**Stated task**
Set the following entries down again exactly, line by line.

**Records provided**
########

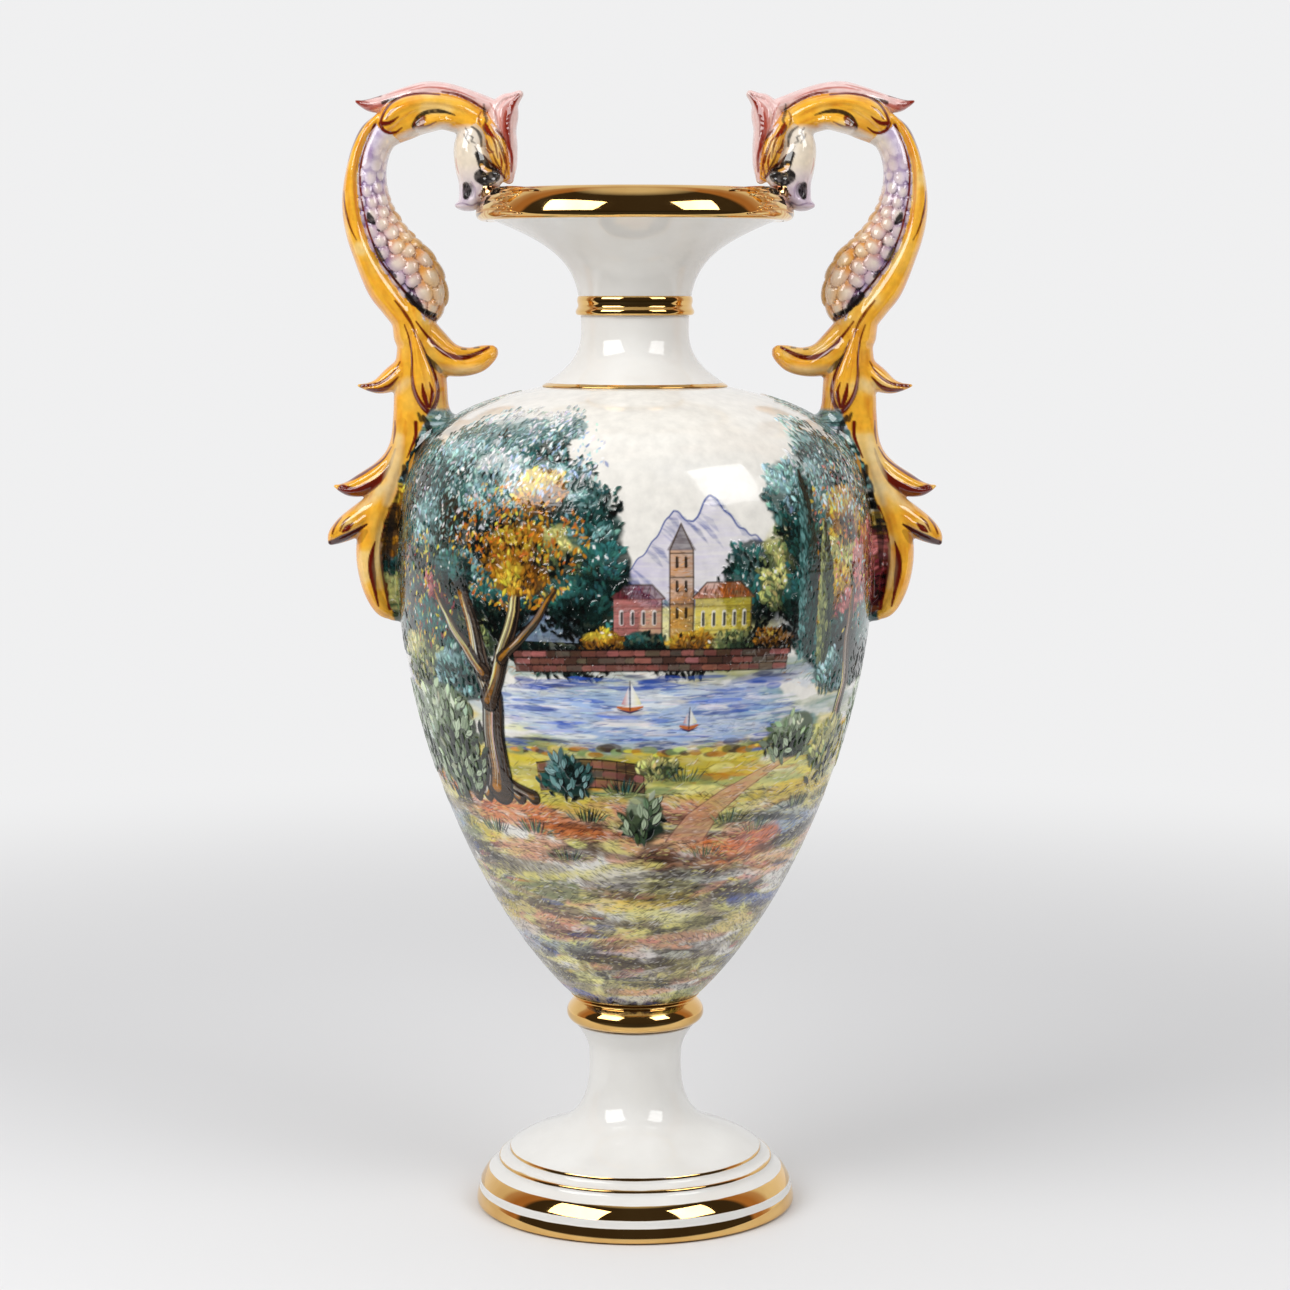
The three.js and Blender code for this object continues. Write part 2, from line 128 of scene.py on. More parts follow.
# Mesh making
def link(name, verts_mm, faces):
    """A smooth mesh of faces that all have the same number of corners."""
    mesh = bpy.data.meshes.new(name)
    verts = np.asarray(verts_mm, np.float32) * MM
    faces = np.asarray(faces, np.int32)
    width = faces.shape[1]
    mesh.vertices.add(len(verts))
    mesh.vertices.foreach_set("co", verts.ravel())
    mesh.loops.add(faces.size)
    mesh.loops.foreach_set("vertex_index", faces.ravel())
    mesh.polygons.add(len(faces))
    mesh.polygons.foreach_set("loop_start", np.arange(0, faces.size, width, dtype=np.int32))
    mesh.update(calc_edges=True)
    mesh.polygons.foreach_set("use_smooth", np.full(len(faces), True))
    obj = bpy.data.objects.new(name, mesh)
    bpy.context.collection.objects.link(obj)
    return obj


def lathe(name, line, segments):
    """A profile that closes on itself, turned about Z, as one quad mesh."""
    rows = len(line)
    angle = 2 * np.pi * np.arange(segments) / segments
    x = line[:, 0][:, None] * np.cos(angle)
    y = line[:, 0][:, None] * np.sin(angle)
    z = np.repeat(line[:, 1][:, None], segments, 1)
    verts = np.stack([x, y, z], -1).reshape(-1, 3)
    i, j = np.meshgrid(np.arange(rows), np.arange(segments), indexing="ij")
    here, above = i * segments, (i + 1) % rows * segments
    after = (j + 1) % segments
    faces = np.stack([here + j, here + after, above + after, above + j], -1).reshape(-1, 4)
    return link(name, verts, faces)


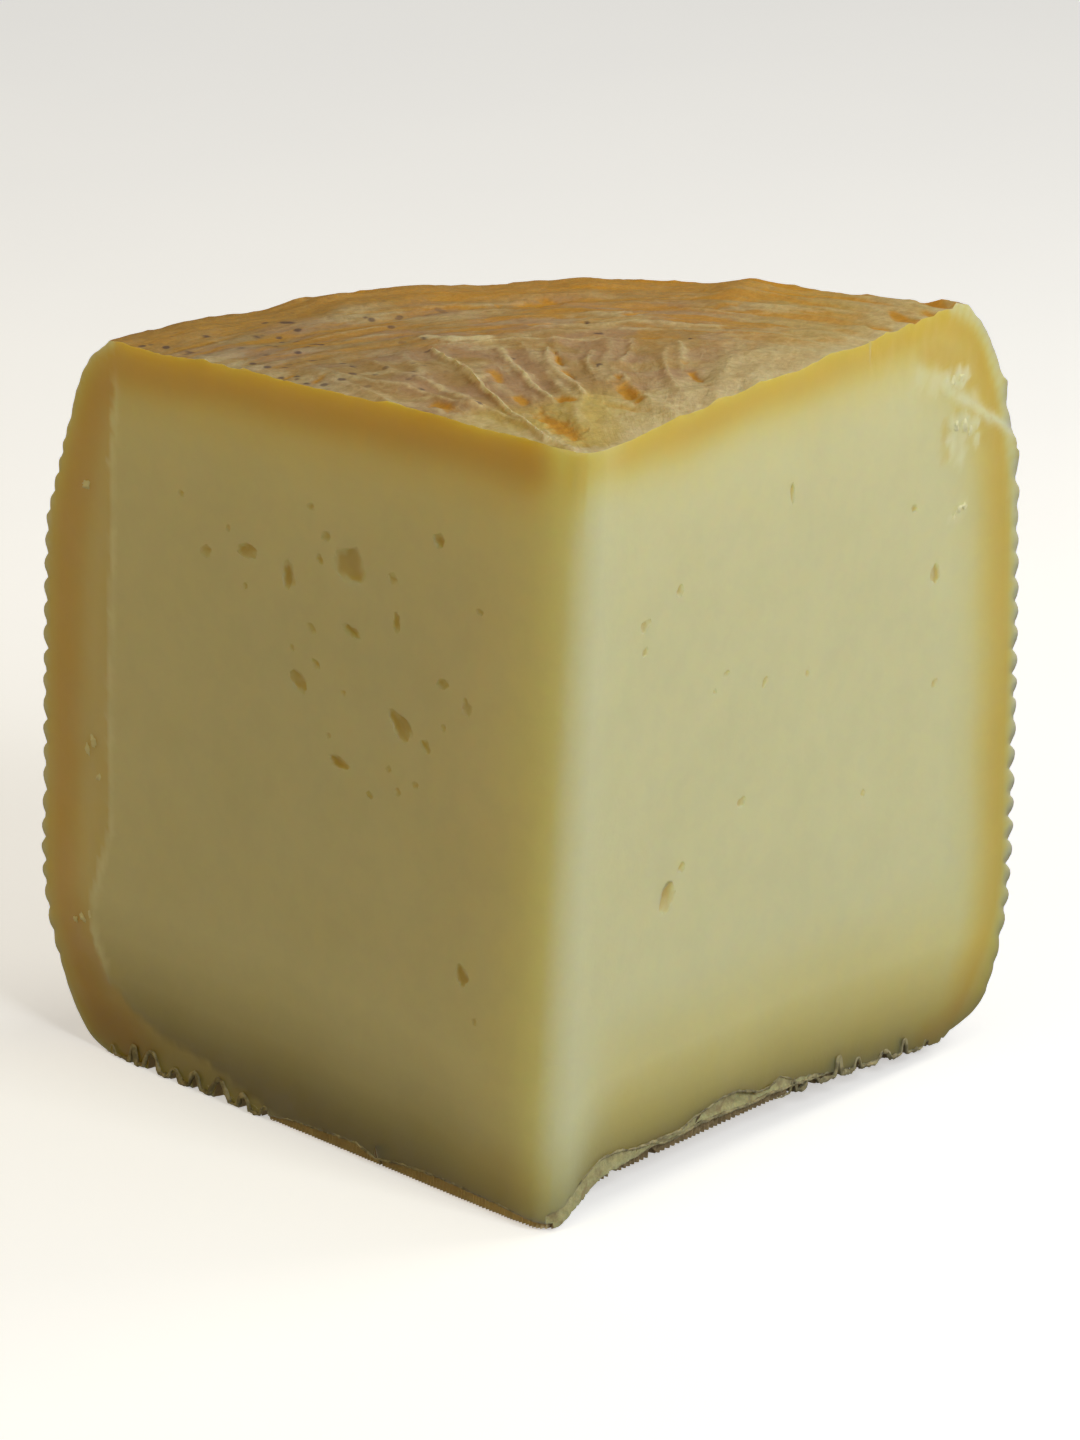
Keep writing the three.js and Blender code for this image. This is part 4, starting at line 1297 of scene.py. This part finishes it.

########

**Answer for this exercise**
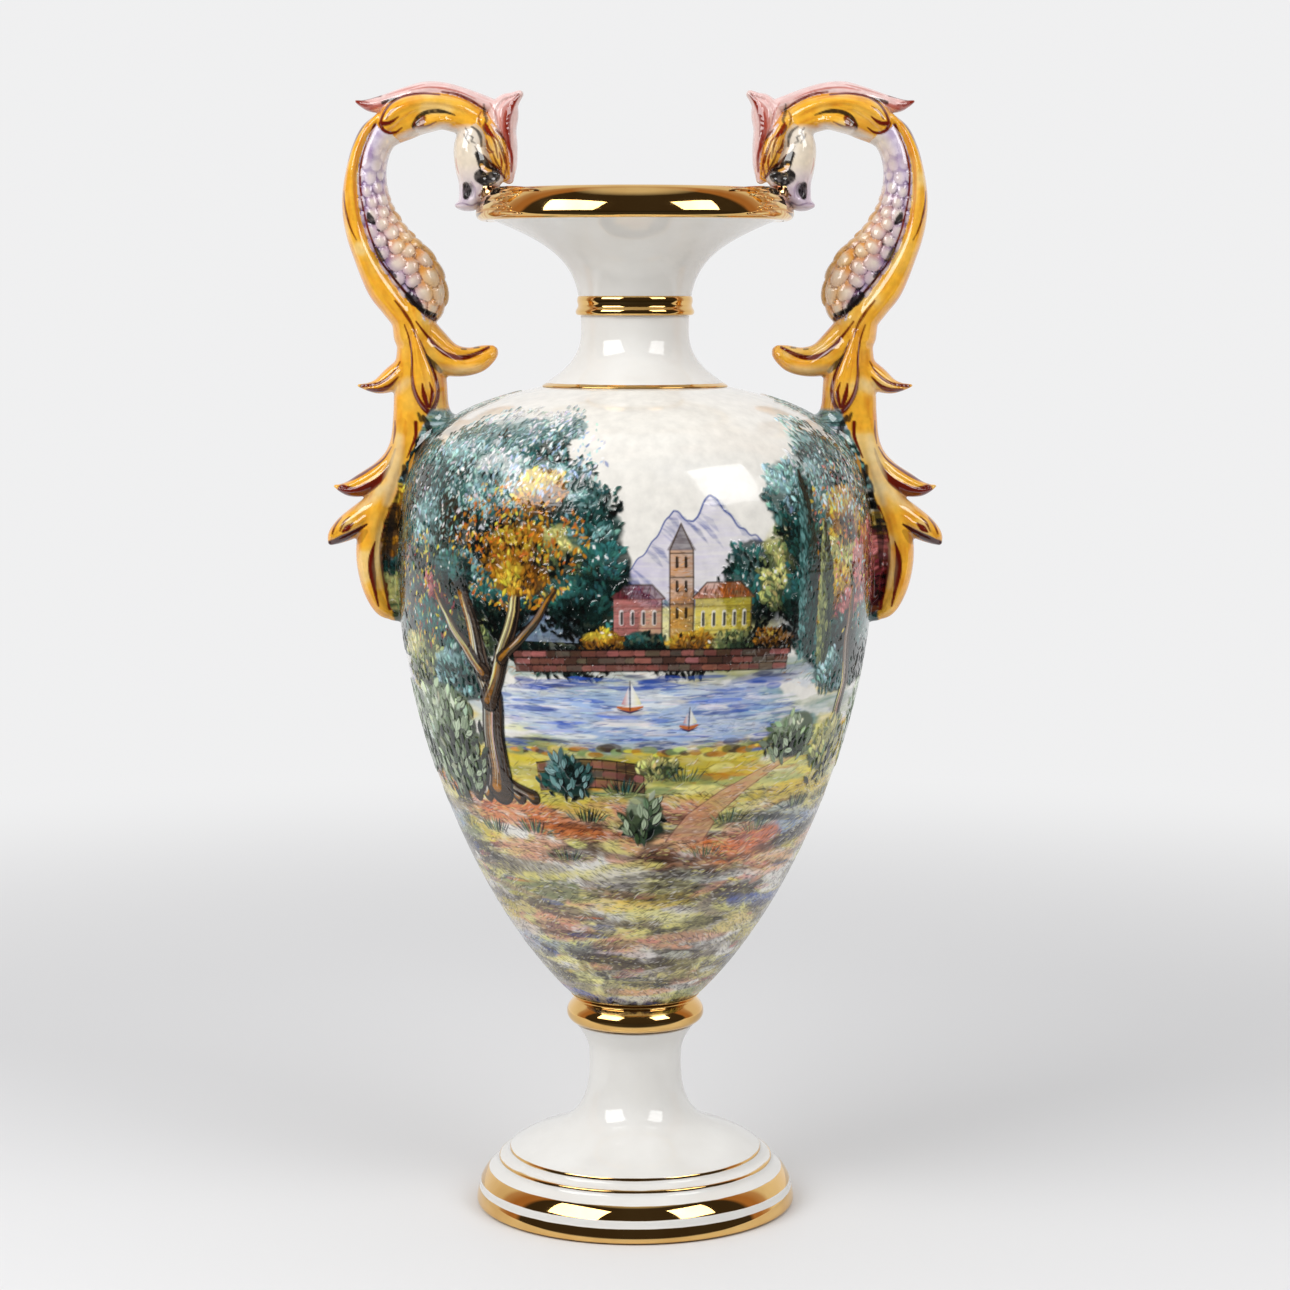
The three.js and Blender code for this object continues. Write part 2, from line 128 of scene.py on. More parts follow.
# Mesh making
def link(name, verts_mm, faces):
    """A smooth mesh of faces that all have the same number of corners."""
    mesh = bpy.data.meshes.new(name)
    verts = np.asarray(verts_mm, np.float32) * MM
    faces = np.asarray(faces, np.int32)
    width = faces.shape[1]
    mesh.vertices.add(len(verts))
    mesh.vertices.foreach_set("co", verts.ravel())
    mesh.loops.add(faces.size)
    mesh.loops.foreach_set("vertex_index", faces.ravel())
    mesh.polygons.add(len(faces))
    mesh.polygons.foreach_set("loop_start", np.arange(0, faces.size, width, dtype=np.int32))
    mesh.update(calc_edges=True)
    mesh.polygons.foreach_set("use_smooth", np.full(len(faces), True))
    obj = bpy.data.objects.new(name, mesh)
    bpy.context.collection.objects.link(obj)
    return obj


def lathe(name, line, segments):
    """A profile that closes on itself, turned about Z, as one quad mesh."""
    rows = len(line)
    angle = 2 * np.pi * np.arange(segments) / segments
    x = line[:, 0][:, None] * np.cos(angle)
    y = line[:, 0][:, None] * np.sin(angle)
    z = np.repeat(line[:, 1][:, None], segments, 1)
    verts = np.stack([x, y, z], -1).reshape(-1, 3)
    i, j = np.meshgrid(np.arange(rows), np.arange(segments), indexing="ij")
    here, above = i * segments, (i + 1) % rows * segments
    after = (j + 1) % segments
    faces = np.stack([here + j, here + after, above + after, above + j], -1).reshape(-1, 4)
    return link(name, verts, faces)


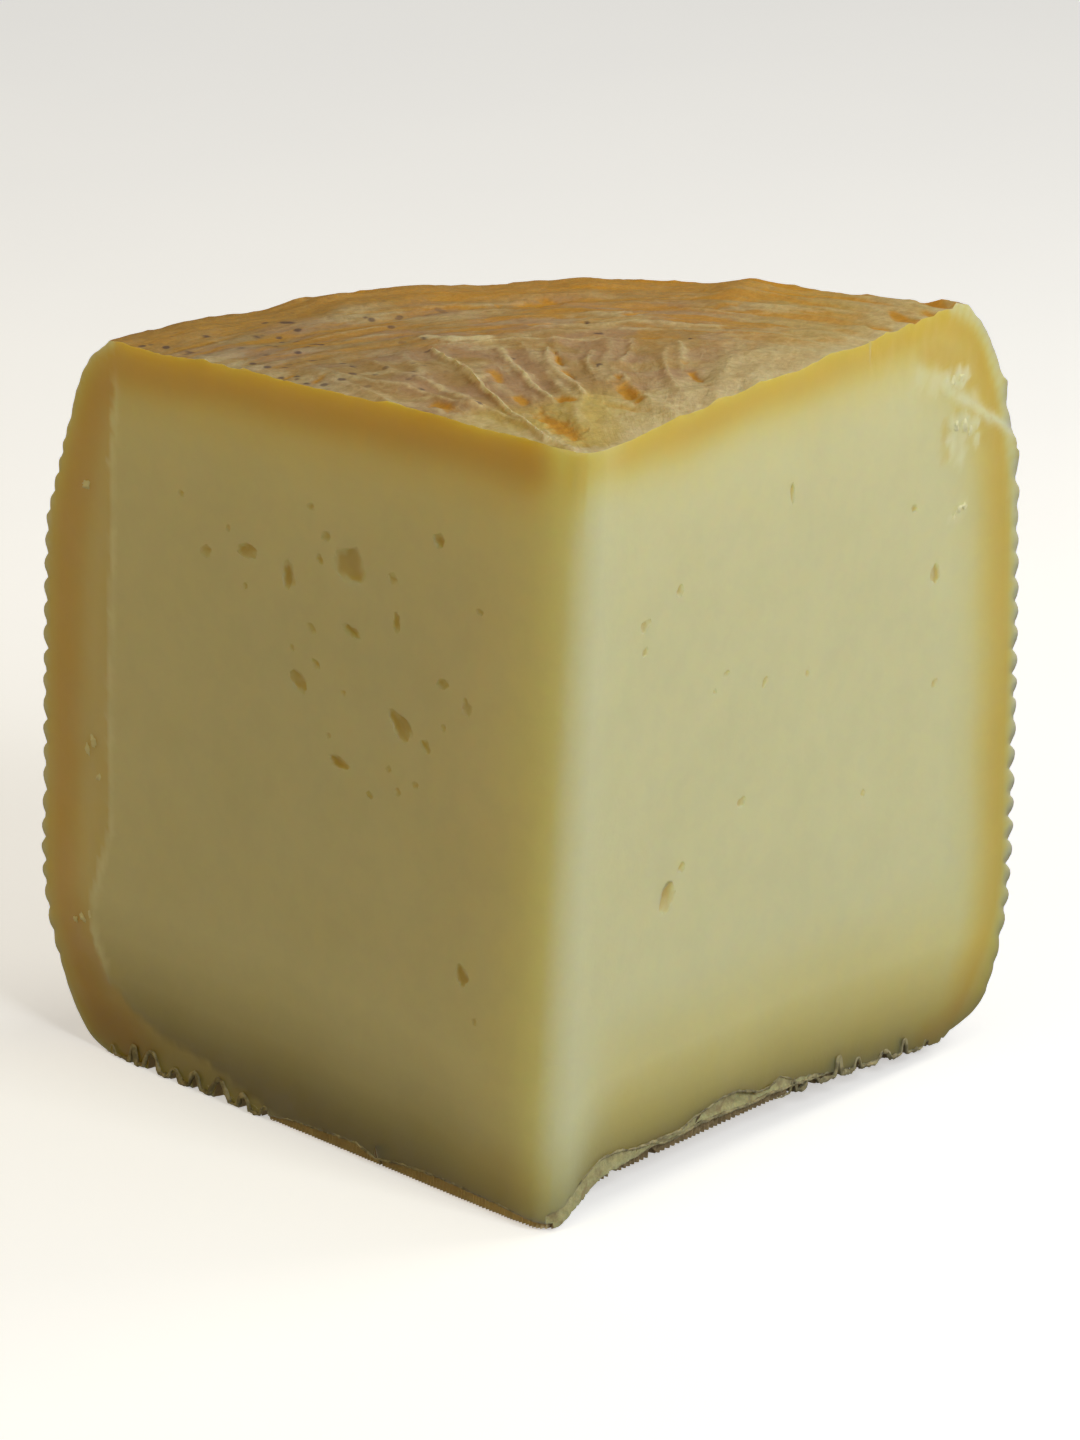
Keep writing the three.js and Blender code for this image. This is part 4, starting at line 1297 of scene.py. This part finishes it.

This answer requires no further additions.